Nous avons mis en place des contrôles à l’exportation qui désavantagent particulièrement les entreprises américaines sans pour autant atteindre un objectif stratégique. Nous avons entravé leur accès à des marchés de croissance clés, pour lesquels les concurrents chinois attendent dans les coulisses. Nous avons mis en place des programmes d’incitation si contraignants qu’ils dissuadent les entreprises d’y participer.

Comment pouvons-nous alors susciter le degré d’urgence et de collaboration requis entre les gouvernements et l’industrie pour relever ce défi ? La réponse réside dans le leadership, notamment de la part du président et de la Maison Blanche.

Le Bureau exécutif du Président doit superviser la coordination stratégique de l’ensemble disparate des autorités gouvernementales nécessaires. Il doit mener une réflexion radicale et globale sur la manière dont le gouvernement et l’industrie interagissent. Les décideurs politiques doivent adopter une approche à long terme, axée sur les affaires, comprendre les calculs qui motivent les décisions des entreprises et identifier les politiques qui aligneraient les intérêts des entreprises sur ceux de la sécurité nationale. Le gouvernement doit donner la priorité au dialogue avec les partenaires étrangers pour établir une vision commune du paysage des menaces et aligner les objectifs stratégiques.

De son côté, l’industrie est la mieux placée pour informer le gouvernement sur la manière dont elle peut « surpasser » la Chine. Elle doit proposer des solutions commerciales constructives qui tiennent compte des objectifs de sécurité nationale et de politique étrangère. Les tentatives de l’industrie de détourner les décideurs politiques de la poursuite de ces objectifs sont contreproductives.

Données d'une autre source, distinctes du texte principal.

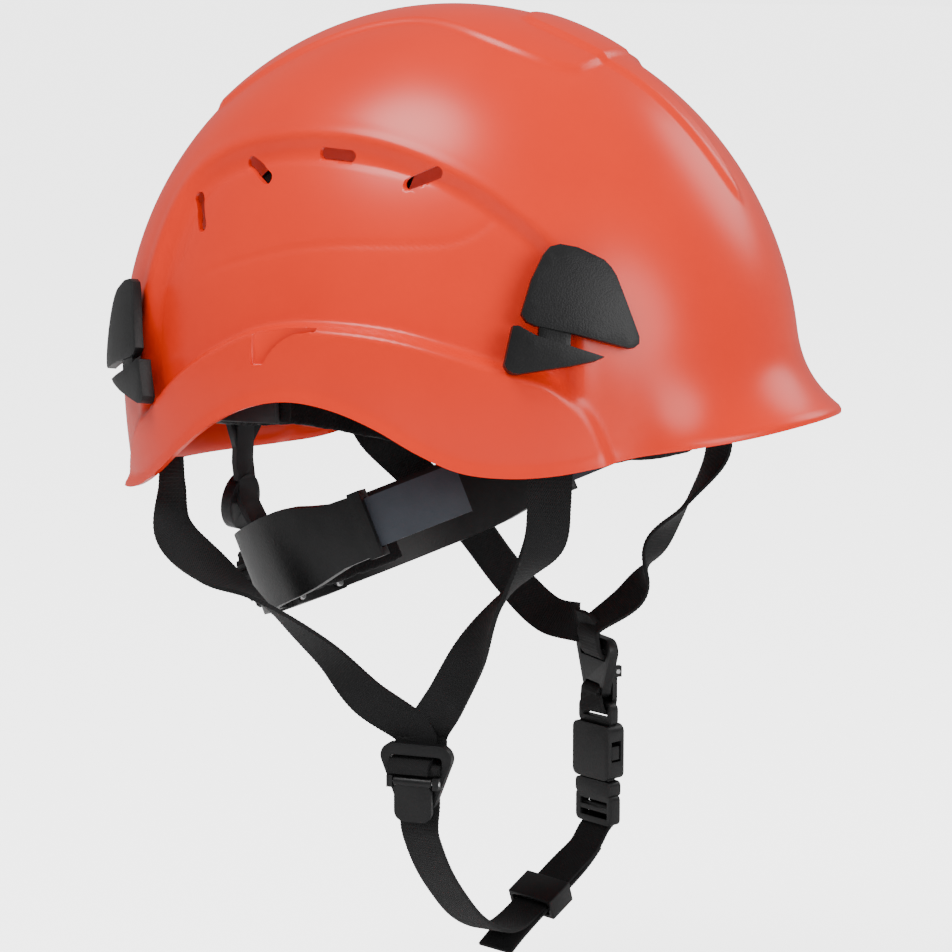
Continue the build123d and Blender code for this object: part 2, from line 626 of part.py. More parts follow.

Nous devons exploiter au mieux les atouts de l’Amérique. Nous devons faire preuve du leadership et de la sophistication stratégique nécessaires pour rallier l’industrie et les gouvernements étrangers à notre cause. L’issue de la compétition stratégique avec la Chine dans le domaine des semi-conducteurs définira la sécurité nationale et économique des États-Unis dans un avenir proche. Nous devons faire mieux.